The report’s structure is above average containing all elements of a standard
technical report and the language and presentation are of good standard. The
modeling and analysis are good and demonstrates good knowledge of the subject
with good use of UML notation. The report presents good results, which are
consistent with the conducted research and critical evaluation, and the conclusions
are well established and supported by the findings.
The report’s structure and language are adequate. The subject research is adequate
showing some understanding of the general topic and related work. The modeling
and analysis are adequate showing basic understanding of software architecture
modelling with basic use of UML notation. The report presents adequate results, and
the conclusions summarise the main findings.
There is basic structure and presentation that need a little additional work to
become adequate. The modeling and analysis are inadequate and lacks basic
understanding of software architecture modelling and use of UML notation.

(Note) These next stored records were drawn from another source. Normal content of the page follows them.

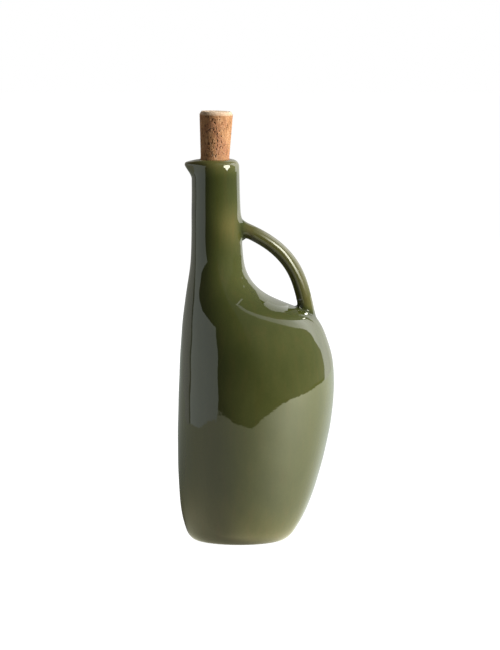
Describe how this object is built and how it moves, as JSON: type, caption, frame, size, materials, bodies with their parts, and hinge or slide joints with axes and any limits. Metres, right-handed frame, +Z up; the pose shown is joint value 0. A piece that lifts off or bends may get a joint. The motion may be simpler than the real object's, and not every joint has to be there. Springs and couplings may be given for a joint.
{
  "type": "stoneware oil bottle",
  "caption": "Glazed stoneware oil bottle with an offset neck, a pulled pouring lip, a loop handle down to its shoulder and a tapered cork stopper.",
  "frame": {"origin": "middle of the flat foot that the bottle stands on", "axes": "+Z up along the neck, +X towards the handle, -X towards the pouring lip, the front-to-back depth along Y"},
  "size_m": [0.1018, 0.089, 0.2793],
  "materials": {
    "olive_glaze": "smooth glossy olive green glaze, thinner and browner on the lip and the foot",
    "natural_cork": "dry natural cork with dark pits"
  },
  "bodies": {
    "root": {"bottle": "olive_glaze", "cork": "natural_cork"}
  },
  "joints": []
}
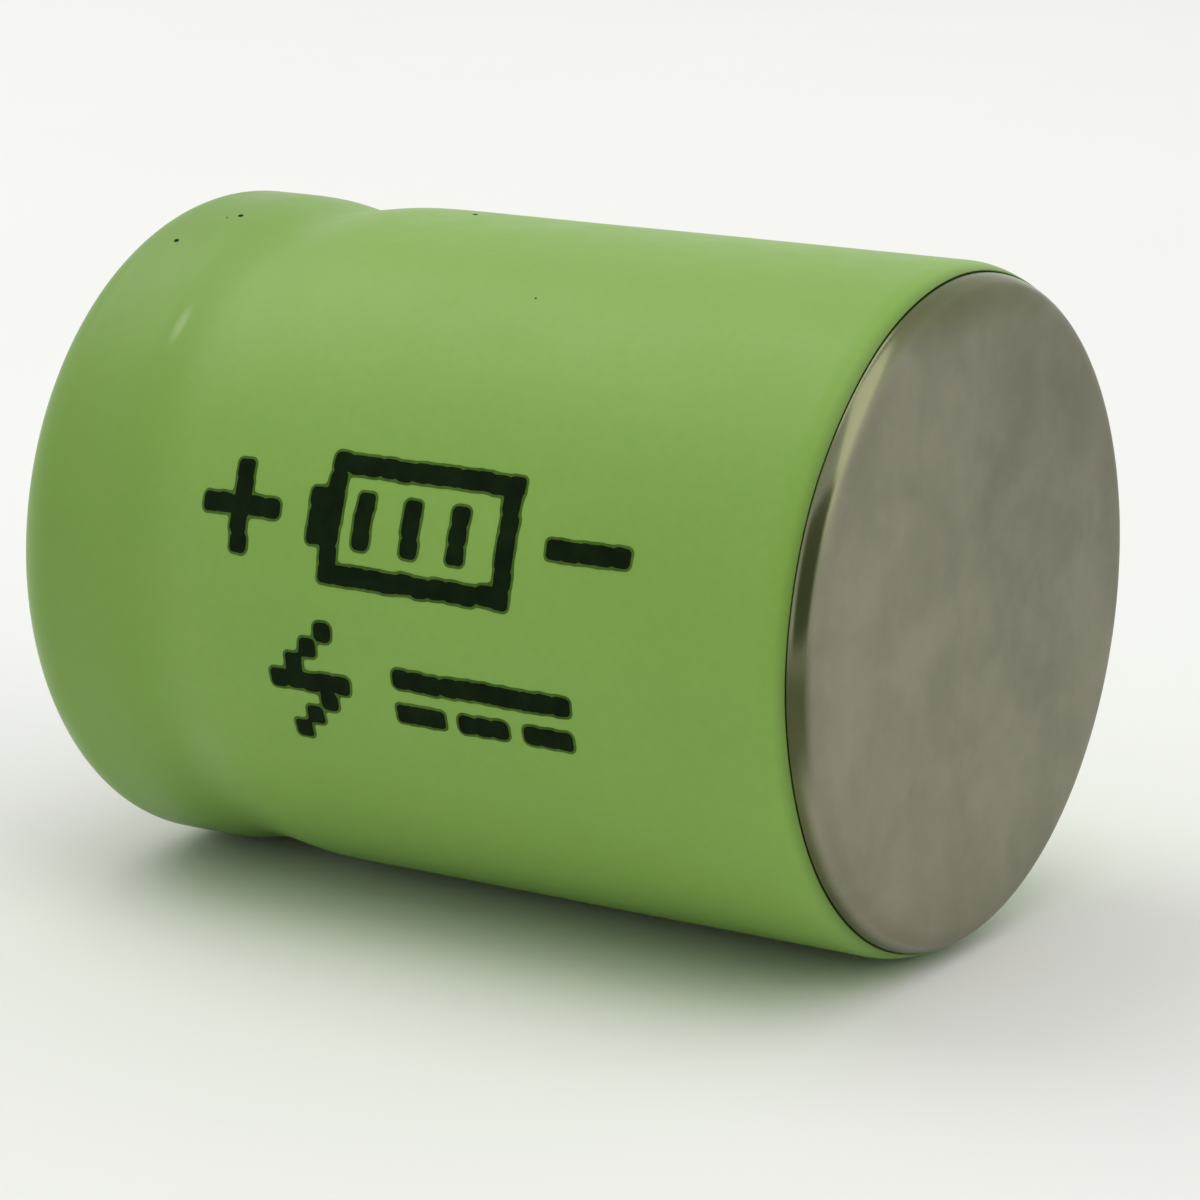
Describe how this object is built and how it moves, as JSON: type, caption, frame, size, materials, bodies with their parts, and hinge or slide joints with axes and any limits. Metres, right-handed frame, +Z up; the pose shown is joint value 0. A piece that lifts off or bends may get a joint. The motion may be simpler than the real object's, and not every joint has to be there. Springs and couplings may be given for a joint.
{
  "type": "cylindrical battery cell",
  "caption": "Short sealed nickel-metal hydride cell: crimped steel can with a wound electrode roll and vented cap, in a heat-shrunk sleeve, with a flat bare negative end.",
  "frame": {"origin": "on the line where the cell rests on a flat surface, midway along its length", "axes": "the cell lies on its side: +X along the axis towards the flat negative face, -X towards the positive cap, +Z up; the printed side faces -Y"},
  "size_m": [0.0152, 0.0104, 0.0104],
  "materials": {
    "pvc_sleeve": "satin",
    "fibre_washer": "matte",
    "nickel_plated_steel": "satin",
    "nylon": "matte",
    "vent_rubber": "matte",
    "nickel_strip": "satin",
    "tape": "satin",
    "insulator": "matte",
    "positive_mass": "matte",
    "negative_mass": "matte",
    "separator": "matte"
  },
  "bodies": {
    "cell": {"sleeve": "pvc_sleeve", "insulating_washer": "fibre_washer", "can": "nickel_plated_steel", "sealing_gasket": "nylon", "sealing_plate": "nickel_plated_steel", "positive_cap": "nickel_plated_steel", "positive_tab": "nickel_strip", "tab_tape": "tape", "upper_insulator": "insulator", "lower_insulator": "insulator", "positive_electrode": "positive_mass", "negative_electrode": "negative_mass", "inner_separator": "separator", "outer_separator": "separator"},
    "vent_valve": {"vent_plug": "vent_rubber"}
  },
  "joints": [
    {"name": "vent_lift", "type": "slide", "parent": "cell", "child": "vent_valve", "axis": [-1, 0, 0], "range_m": [0, 0.0002], "stiffness_N_per_m": 200, "deforming": ["vent_plug"]}
  ]
}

However, the flaws in the model may be rectified with some minimal effort. The
work and approach are inadequate and cannot lead to clear conclusions. There are little results presented in the report but no evaluation, and the conclusions are
inconsistent with the findings modelling.
The report’s structure is poor and the presentation is basic, or vice versa. The
modeling effort is limited and does not cover all aspects of the problem. The work
has a flawed approach and/or the evaluation is invalid. The results and findings are
flawed and the conclusions are not supported by the rationales presented in the
The report’s structure and presentation are very poor. There is no or very limited
research or approach for tackling the problem. The results and findings are
meaningless and there is no clear conclusion.